14. The method of claim 1 wherein the policy specifies a storage optimization attribute.

15. The method of claim 9 where the storage optimization attribute is de-duplication.

16. The method of claim 1 wherein at least two data storage entities are of a different storage classification.

17. The method of claim 1 additionally comprising:

monitoring remaining capacity of at least one data storage entity over time;

automatically identifying at least one additional data storage entity when the remaining capacity reaches a predetermined amount; and

migrating one or more data objects to the additional data storage entity.

18. The method of claim 1 wherein the object record includes a user-defined attribute applicable to one or more objects and further comprising:

enforcing at least one data management policy according to the user-defined attribute.

19. The method of claim 1 wherein the connector component additionally performs the steps of:

receiving a command to assume responsibility for processing access requests to one or more data assets accessible to the remote device;

storing a persistent cookie associated with the one or more data assets;

upon subsequent processing of an access request related to a specific data asset,

if the persistent cookie is associated with the data asset,

then

forwarding the access request to the data management node;

else

processing the access request in the remote device without forwarding the access request to the data management node.
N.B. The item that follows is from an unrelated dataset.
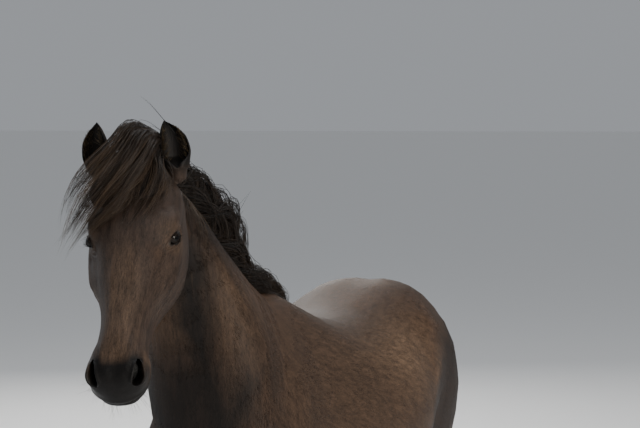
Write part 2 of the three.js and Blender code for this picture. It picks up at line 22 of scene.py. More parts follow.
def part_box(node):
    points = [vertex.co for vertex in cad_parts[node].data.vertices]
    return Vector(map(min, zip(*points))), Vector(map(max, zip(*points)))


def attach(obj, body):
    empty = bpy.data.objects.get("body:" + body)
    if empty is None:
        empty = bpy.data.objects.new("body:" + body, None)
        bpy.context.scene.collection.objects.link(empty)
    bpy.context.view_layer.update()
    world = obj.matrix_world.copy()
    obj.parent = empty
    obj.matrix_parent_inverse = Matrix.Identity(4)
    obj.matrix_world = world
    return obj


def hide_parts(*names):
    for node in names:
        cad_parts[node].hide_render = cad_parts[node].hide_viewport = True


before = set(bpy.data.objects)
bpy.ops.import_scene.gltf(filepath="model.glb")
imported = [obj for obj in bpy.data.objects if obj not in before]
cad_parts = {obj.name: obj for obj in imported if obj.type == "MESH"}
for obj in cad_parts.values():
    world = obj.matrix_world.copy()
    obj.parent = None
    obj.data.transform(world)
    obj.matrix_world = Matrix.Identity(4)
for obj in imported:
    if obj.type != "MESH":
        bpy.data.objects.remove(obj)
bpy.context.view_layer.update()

Array = np.ndarray
# A function of the share along a form and the turn round it, which gives the form's points.
Ring = Callable[[Array, Array], Array]
log = logging.getLogger("horse")
MM = 0.001
WITHERS_HEIGHT = 1382.0
CROUP_HEIGHT = 1346.0
HEAD_YAW = 16.0
FLESH_NODES = ("head", "neck", "trunk", "ear_left", "ear_right", "foreleg_left", "foreleg_right",
               "hindleg_left", "hindleg_right")


class Side(IntEnum):
    """The horse's own left and right, as the sign of x."""

    LEFT = 1
    RIGHT = -1

    @property
    def flip(self) -> Array:
        """Returns what a place on the left is multiplied by to lie on this side."""
        return np.array([self.value, 1, 1])


class Slot(Enum):
    """The material slots."""

    COAT = "coat"
    HAIR = "hair"
    HORN = "horn"
    EYE = "eye"


class Grain(Enum):
    """The node groups that give hair its grain: fine, or laid along the lie of the coat."""

    FINE = "hair_grain"
    LAIN = "lain_grain"


# Arithmetic on arrays of points

def ease(low: float, high: float, value: Array | float) -> Array:
    """Returns the smooth step from 0 at low to 1 at high."""
    part = np.clip((np.asarray(value, float) - low) / (high - low), 0, 1)
    return part * part * (3 - 2 * part)


def unit(vectors: Array) -> Array:
    """Returns the vectors at length one."""
    vectors = np.asarray(vectors, float)
    return vectors / np.maximum(np.linalg.norm(vectors, axis=-1, keepdims=True), 1e-9)


def mix(low: Array | float, high: Array | float, share: Array | float) -> Array:
    """Returns the value at a share of the way from low to high."""
    return low + (high - low) * share


def bell(*terms: tuple) -> Array:
    """Returns a soft spot, 1 at its middle, from values that each come with their middle and reach."""
    return np.exp(-sum(((value - middle) / reach) ** 2 for value, middle, reach in terms))


def cos_sin(degrees: float) -> tuple[float, float]:
    """Returns the cosine and the sine of an angle in degrees."""
    return math.cos(math.radians(degrees)), math.sin(math.radians(degrees))


def turned(points: Array, degrees: float) -> Array:
    """Returns the points turned about the vertical."""
    c, s = cos_sin(degrees)
    return np.stack([points[..., 0] * c - points[..., 1] * s, points[..., 0] * s + points[..., 1] * c,
                     points[..., 2]], axis=-1)


# Large primes that mix the numbers of a cell into one, with the one for the seed last but one.
CELL_PRIMES = (73856093, 19349663, 83492791, 7919, 1274126177)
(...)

20. The method of claim 1 additionally comprising:

connecting to an other one of the data management nodes in a cluster;

receiving an instruction that a data asset is to be accessible through the other data management node in the cluster;

replicating meta-data relating to the data asset to the other data management node;

updating the metadata to indicate that the data asset is now accessible to the other data management node.

21. The method of claim 18 additionally comprising

instantiating a file system on another server accessible to the other management node without moving the data asset; and

installing a connector on the other server accessible from the other management node.